> **GIVEN PROBLEM**: Return only the lines between the line holding "z in stud_places])" and the line holding "obj.matrix_world = world", the two boundary lines included, exactly as they appear.

> **DATA PROVIDED**:
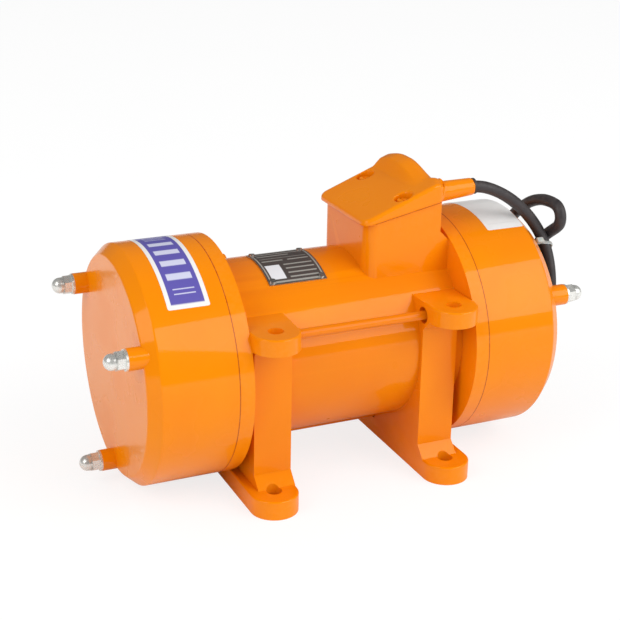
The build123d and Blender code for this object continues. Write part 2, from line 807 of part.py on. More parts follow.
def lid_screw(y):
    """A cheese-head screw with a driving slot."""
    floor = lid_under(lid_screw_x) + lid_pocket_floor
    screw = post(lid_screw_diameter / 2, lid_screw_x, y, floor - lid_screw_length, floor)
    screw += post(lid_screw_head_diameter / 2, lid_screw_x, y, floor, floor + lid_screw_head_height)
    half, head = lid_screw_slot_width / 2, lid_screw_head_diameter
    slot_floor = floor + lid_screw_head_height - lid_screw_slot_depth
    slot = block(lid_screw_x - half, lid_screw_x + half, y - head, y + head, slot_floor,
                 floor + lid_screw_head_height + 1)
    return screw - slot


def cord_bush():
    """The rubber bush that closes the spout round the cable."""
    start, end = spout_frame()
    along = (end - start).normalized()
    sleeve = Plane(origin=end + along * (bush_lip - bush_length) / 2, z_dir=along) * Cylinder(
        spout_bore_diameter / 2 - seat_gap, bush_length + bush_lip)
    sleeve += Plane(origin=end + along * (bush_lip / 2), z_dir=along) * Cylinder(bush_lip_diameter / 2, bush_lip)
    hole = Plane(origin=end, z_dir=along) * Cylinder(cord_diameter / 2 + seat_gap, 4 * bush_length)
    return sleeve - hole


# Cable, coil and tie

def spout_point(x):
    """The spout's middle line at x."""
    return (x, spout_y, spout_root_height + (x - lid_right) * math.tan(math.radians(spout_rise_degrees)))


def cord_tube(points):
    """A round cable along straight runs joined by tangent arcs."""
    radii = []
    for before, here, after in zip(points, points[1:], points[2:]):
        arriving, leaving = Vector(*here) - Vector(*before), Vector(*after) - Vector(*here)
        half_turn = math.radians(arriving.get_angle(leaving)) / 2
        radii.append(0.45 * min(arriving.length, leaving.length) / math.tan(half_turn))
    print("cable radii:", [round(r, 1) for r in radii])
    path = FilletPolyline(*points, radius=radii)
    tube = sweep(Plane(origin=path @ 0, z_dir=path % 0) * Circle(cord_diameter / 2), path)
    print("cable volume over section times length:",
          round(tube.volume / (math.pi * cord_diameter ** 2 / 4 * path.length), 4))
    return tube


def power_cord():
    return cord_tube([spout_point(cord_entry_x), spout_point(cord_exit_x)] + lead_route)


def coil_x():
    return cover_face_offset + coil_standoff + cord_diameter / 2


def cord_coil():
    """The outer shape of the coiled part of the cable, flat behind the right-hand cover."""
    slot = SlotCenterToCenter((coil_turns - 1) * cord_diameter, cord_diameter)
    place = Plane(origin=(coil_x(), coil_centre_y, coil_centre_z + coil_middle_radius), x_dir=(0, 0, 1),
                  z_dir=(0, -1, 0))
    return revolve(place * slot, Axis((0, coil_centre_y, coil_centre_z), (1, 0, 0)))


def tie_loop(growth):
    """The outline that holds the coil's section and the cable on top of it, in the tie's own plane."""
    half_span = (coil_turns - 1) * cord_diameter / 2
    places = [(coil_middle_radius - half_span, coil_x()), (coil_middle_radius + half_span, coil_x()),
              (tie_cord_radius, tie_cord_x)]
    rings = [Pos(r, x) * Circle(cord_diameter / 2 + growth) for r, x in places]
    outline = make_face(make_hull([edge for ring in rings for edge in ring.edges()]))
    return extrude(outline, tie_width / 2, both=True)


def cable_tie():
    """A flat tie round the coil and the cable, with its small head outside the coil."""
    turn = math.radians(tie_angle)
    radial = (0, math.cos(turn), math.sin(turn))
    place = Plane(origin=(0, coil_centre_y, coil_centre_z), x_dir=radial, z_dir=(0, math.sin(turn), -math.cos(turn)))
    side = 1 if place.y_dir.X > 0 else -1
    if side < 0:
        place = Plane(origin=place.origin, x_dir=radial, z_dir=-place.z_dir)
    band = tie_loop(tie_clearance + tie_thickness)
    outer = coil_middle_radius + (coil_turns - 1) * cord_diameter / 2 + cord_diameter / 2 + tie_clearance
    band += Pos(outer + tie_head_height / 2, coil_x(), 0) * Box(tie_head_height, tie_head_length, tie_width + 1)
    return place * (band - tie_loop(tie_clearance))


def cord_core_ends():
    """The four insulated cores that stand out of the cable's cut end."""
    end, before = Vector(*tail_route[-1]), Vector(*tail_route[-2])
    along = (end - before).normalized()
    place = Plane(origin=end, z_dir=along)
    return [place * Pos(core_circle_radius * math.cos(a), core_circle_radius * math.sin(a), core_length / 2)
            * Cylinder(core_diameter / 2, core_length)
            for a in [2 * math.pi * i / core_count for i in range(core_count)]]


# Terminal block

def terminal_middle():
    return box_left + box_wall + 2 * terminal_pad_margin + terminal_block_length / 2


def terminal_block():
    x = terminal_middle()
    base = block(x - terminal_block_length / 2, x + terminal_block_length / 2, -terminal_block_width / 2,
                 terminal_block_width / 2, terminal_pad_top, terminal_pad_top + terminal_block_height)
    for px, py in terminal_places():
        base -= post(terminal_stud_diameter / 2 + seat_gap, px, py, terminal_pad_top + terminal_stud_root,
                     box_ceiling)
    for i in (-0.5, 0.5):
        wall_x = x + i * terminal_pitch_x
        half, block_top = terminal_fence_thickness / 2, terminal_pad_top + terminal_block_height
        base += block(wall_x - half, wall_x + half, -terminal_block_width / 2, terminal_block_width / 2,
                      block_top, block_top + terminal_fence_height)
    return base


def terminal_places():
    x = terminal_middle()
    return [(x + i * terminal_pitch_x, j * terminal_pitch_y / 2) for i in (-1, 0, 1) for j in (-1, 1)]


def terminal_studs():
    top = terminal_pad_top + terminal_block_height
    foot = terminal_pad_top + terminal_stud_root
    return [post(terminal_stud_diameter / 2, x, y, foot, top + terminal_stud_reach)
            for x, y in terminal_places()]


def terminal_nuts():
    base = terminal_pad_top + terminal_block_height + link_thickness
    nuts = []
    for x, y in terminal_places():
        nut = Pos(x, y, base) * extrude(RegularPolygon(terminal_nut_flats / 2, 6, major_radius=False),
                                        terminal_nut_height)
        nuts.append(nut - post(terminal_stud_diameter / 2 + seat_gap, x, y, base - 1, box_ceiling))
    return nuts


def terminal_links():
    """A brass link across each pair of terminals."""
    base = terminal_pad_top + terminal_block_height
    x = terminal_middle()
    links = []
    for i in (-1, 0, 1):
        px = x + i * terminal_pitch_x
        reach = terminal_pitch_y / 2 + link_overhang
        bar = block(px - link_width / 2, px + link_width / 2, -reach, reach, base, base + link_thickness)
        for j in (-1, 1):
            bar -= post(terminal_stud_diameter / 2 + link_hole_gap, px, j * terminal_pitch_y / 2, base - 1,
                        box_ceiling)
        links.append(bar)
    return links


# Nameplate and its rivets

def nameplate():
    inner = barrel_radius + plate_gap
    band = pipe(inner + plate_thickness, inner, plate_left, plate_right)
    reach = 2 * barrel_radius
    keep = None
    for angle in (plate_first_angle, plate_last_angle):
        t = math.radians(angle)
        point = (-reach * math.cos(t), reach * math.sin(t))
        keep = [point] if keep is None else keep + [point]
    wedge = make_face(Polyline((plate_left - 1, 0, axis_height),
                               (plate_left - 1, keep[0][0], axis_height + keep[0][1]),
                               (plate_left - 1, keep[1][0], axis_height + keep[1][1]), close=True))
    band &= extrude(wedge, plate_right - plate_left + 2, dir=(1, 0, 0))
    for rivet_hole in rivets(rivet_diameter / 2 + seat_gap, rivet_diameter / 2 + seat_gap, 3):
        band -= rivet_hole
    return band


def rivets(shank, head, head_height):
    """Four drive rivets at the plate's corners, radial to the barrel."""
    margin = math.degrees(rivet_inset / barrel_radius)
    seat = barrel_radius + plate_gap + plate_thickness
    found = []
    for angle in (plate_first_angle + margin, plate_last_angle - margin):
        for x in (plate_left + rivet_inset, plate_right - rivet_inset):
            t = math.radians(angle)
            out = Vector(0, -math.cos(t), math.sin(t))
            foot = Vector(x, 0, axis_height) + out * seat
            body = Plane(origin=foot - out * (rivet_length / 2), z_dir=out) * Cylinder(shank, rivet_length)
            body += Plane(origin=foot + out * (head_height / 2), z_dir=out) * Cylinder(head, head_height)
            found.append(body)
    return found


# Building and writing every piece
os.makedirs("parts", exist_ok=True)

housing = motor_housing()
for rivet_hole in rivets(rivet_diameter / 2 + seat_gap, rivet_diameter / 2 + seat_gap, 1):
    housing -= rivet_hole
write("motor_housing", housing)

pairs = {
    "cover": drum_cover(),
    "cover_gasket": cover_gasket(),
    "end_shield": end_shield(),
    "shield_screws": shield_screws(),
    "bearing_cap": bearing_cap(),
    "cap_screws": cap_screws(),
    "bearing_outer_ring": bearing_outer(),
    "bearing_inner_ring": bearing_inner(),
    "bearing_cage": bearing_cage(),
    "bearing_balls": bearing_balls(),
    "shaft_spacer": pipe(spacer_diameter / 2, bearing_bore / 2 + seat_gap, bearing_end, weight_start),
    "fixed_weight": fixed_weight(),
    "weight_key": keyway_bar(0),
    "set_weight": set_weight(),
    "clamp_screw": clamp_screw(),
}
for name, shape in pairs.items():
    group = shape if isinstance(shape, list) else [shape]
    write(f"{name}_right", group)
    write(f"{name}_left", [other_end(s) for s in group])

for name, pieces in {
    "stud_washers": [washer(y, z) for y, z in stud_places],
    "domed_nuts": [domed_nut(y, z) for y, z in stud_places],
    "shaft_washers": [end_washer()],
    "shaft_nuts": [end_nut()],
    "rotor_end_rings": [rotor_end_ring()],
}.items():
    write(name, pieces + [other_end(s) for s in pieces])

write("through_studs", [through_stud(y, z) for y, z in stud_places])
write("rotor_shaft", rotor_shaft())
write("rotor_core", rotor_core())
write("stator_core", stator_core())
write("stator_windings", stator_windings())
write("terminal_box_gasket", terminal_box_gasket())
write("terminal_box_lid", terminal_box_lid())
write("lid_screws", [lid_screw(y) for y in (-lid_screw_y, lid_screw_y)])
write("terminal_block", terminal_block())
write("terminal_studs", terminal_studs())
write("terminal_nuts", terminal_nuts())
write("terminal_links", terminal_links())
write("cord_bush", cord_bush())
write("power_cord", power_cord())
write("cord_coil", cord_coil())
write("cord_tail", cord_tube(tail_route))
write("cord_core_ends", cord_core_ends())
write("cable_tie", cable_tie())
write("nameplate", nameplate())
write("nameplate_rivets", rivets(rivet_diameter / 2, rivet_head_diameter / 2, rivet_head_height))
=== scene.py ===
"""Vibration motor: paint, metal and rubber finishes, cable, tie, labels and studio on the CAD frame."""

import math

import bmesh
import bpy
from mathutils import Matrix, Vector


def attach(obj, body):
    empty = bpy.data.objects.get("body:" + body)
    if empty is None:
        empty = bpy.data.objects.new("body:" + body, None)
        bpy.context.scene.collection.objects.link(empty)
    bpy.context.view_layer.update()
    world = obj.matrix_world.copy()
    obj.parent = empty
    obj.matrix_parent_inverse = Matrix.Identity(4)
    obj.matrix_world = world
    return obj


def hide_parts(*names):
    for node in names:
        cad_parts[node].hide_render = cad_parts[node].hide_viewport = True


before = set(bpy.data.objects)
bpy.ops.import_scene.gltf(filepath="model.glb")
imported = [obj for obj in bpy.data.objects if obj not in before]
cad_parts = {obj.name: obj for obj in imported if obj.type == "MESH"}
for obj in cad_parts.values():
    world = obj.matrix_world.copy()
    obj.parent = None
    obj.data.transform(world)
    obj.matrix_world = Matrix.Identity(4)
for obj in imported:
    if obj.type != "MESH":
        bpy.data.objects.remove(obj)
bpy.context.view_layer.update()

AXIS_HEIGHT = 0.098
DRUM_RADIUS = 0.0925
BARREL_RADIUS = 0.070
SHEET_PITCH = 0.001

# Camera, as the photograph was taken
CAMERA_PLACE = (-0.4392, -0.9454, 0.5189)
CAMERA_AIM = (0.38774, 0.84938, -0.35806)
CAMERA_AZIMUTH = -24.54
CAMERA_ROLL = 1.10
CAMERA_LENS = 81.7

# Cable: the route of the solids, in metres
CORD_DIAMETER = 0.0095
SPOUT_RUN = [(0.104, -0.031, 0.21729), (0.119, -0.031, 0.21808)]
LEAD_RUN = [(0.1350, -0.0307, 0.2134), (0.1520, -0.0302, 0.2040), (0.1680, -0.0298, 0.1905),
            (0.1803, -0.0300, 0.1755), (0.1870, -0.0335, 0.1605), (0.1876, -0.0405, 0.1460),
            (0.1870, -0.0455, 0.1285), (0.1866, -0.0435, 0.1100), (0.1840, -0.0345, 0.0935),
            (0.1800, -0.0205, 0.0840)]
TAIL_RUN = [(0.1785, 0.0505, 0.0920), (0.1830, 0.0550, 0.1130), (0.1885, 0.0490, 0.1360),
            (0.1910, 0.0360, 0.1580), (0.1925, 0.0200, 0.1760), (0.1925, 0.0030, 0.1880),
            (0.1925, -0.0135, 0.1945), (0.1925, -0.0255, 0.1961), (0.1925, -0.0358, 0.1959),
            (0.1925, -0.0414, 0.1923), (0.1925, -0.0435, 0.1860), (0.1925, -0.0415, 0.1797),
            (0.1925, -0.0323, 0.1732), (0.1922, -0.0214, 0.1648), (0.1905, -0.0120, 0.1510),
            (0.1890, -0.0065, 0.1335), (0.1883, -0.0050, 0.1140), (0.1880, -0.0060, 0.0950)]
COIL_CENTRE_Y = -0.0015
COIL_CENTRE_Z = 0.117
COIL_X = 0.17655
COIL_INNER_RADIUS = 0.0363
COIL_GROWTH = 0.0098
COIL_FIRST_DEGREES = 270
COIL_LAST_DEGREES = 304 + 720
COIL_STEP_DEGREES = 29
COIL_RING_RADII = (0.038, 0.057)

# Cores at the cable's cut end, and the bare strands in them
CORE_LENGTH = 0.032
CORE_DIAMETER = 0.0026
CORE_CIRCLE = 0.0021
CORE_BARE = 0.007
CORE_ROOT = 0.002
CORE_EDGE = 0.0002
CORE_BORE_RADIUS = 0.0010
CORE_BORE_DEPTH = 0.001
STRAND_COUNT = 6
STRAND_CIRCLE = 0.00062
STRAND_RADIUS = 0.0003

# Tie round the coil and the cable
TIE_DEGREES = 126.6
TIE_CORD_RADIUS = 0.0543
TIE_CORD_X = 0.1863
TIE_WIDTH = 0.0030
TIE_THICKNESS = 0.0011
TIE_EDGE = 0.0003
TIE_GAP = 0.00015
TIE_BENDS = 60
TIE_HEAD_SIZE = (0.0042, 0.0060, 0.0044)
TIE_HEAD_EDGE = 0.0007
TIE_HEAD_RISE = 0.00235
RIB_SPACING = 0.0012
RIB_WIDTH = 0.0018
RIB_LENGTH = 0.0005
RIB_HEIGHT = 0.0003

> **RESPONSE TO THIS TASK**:
write("through_studs", [through_stud(y, z) for y, z in stud_places])
write("rotor_shaft", rotor_shaft())
write("rotor_core", rotor_core())
write("stator_core", stator_core())
write("stator_windings", stator_windings())
write("terminal_box_gasket", terminal_box_gasket())
write("terminal_box_lid", terminal_box_lid())
write("lid_screws", [lid_screw(y) for y in (-lid_screw_y, lid_screw_y)])
write("terminal_block", terminal_block())
write("terminal_studs", terminal_studs())
write("terminal_nuts", terminal_nuts())
write("terminal_links", terminal_links())
write("cord_bush", cord_bush())
write("power_cord", power_cord())
write("cord_coil", cord_coil())
write("cord_tail", cord_tube(tail_route))
write("cord_core_ends", cord_core_ends())
write("cable_tie", cable_tie())
write("nameplate", nameplate())
write("nameplate_rivets", rivets(rivet_diameter / 2, rivet_head_diameter / 2, rivet_head_height))
=== scene.py ===
"""Vibration motor: paint, metal and rubber finishes, cable, tie, labels and studio on the CAD frame."""

import math

import bmesh
import bpy
from mathutils import Matrix, Vector


def attach(obj, body):
    empty = bpy.data.objects.get("body:" + body)
    if empty is None:
        empty = bpy.data.objects.new("body:" + body, None)
        bpy.context.scene.collection.objects.link(empty)
    bpy.context.view_layer.update()
    world = obj.matrix_world.copy()
    obj.parent = empty
    obj.matrix_parent_inverse = Matrix.Identity(4)
    obj.matrix_world = world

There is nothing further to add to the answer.